Average Jaccard similarity: 0.527462
Pearson correlation for Words and NEs (jac_word_nes): 0.430006


## Conclusions

In this exercise we have obtained a Pearson correlation of 0.430006, indicating that there is some degree of correlation with the gold standard.
In order to evaluate this results, we will compare this results with the obtained in previous labs.
These are the relevant correlations obtained so far:

| Comparison method | Mean Jaccard Distance | Pearson Correlation| Methodology |
|-|-|-|-|
| Words (Lab 2) | 0.500240 |  0.450498  | Raw sentences, without preprocessing |
| Lemmas (Lab 3) | 0.552004  | 0.476777  | Raw sentences using lemmas |
| Senses (Lab 6) | 0.457442 | 0.412781  | Lower case, no punctuation, using lemmas |
| Lemmas + NEs | 0.527462  | **0.430006** | Raw sentences using lemmas |

We can see how the method tested in this lab has not been able to outperform the most basic methods used in Lab 2 and 3. Only the poor results obtained in Lab 6 have been improved.

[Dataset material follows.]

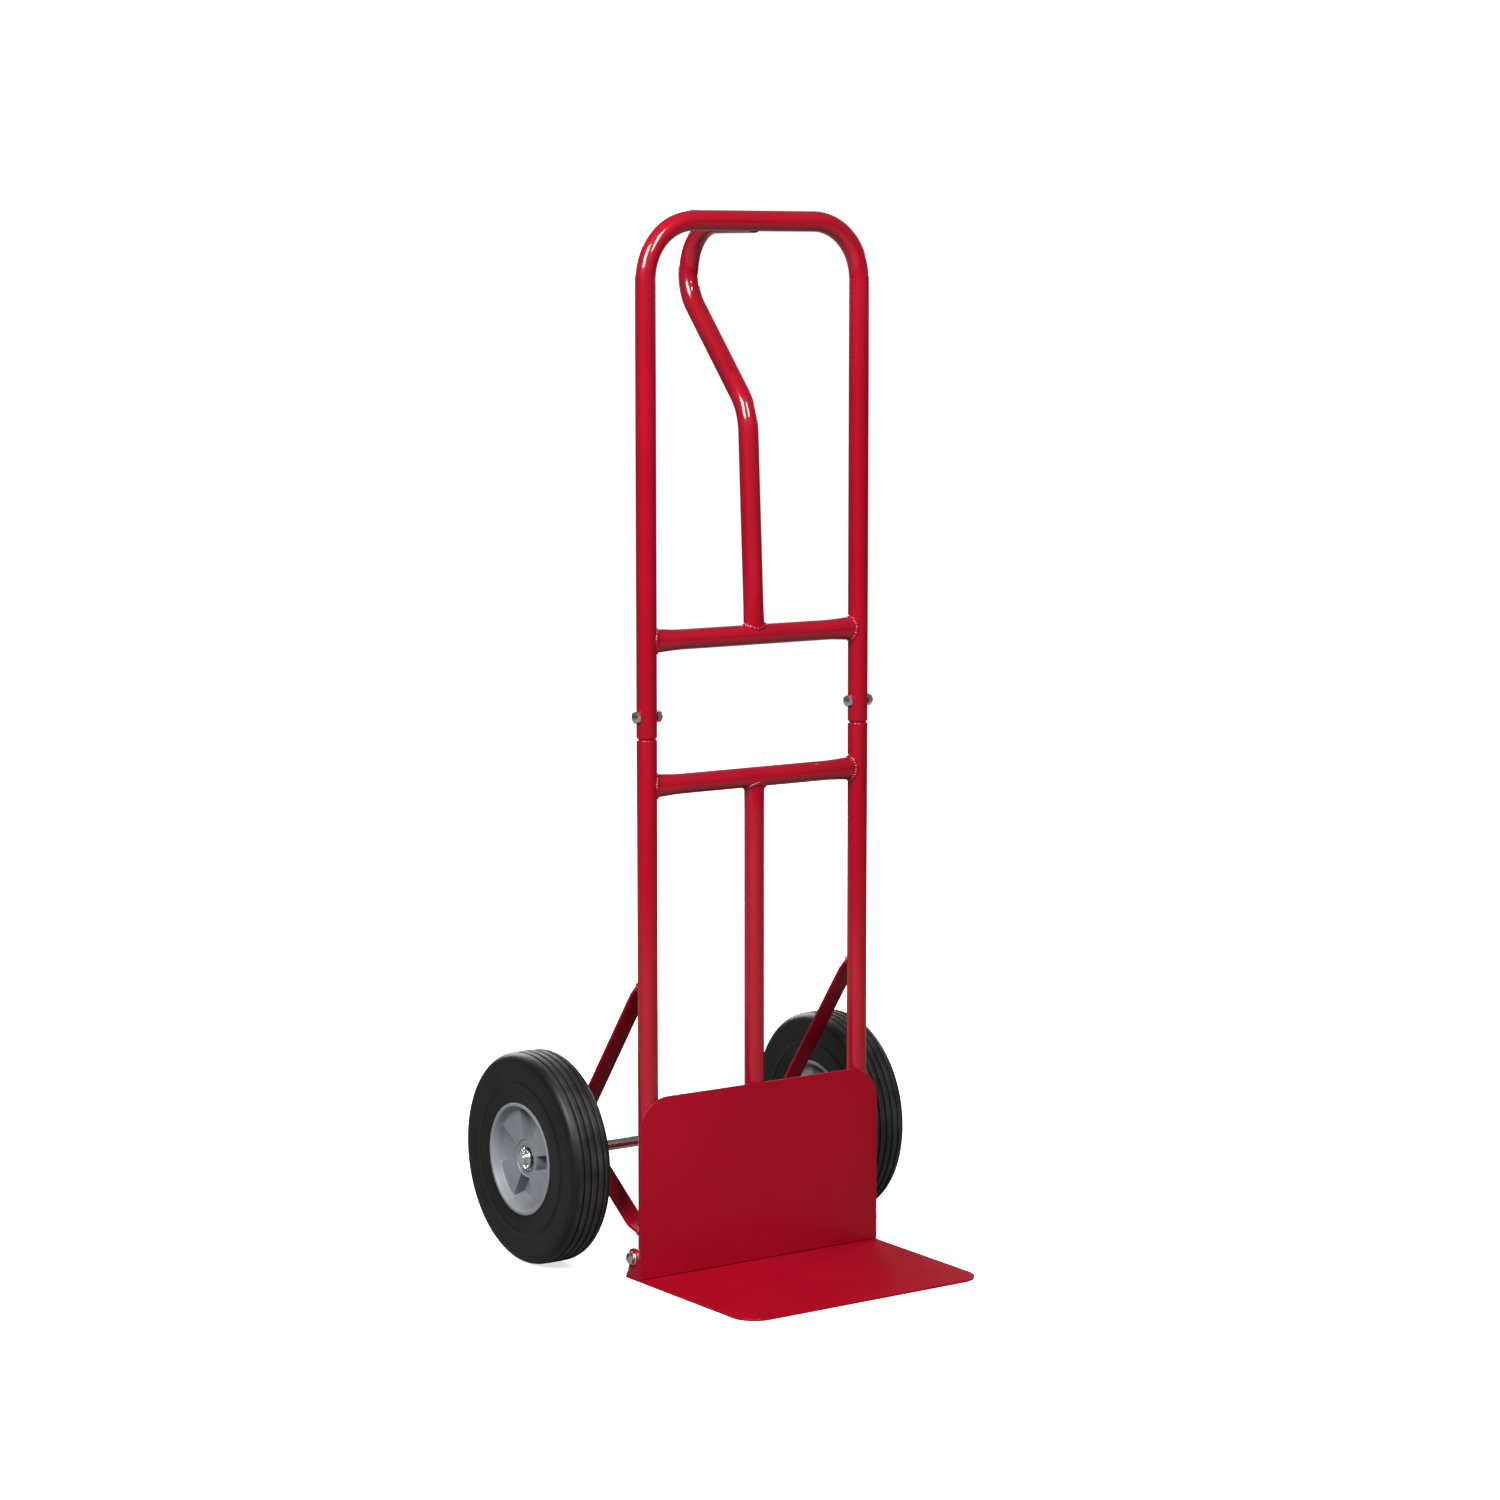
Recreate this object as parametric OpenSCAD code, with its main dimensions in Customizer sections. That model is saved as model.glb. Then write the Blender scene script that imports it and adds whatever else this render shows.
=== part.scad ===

Putting aside the results of Lab 6 (where we already saw that the low result was due to the assignment of different synsets for the same word), the fact that the results are worse than in the first labs makes sense due to the use of Jaccard distance.

As we know, the Jaccard distance is based on comparing the number of words that appear in both sentences with the total number of words. With this simple calculation, each matching word adds up. If we group matching words into a single Named Entity (NE), instead of having a match for each word, we will have only one, lowering the Jaccard similarity.

For instance, let's compare these two sentences:
* "The European Union will grow"
* "The European Union is expanding"

If we directly compare the words, we will have a Jaccard score of 3 / 7 = 0.43. However, if we consider "The European Union" as a single token, the result will be 1 / 5 = 0.20.

An interesting observation can be made when comparing the results of Lemmas + NEs against only words from lab 2. The mean Jaccard distance using lemmas + NEs is higher (0.527462) than using just words (0.500240) but the corresponding Pearson correlation is lower (0.430006 against 0.450498). A possible explanation for this is lemmatisation is creating more matches by normalising word forms (proved on multiple occasions throughout our lab work) but this lemmatisation and NEs merging may result in less varied pairs, thus reducing correlation with the more vaired gold standard scores.

Without lemmatisation + NEs: Words like "European" appear multiple times, which creates similar frequency patterns. These patterns contribute to a higher Pearson correlation.

With lemmatisation + NEs: "European Union" becomes one merged token.

As we can see, simply applying the extraction of NEs without combining it with other techniques generally worsens the results.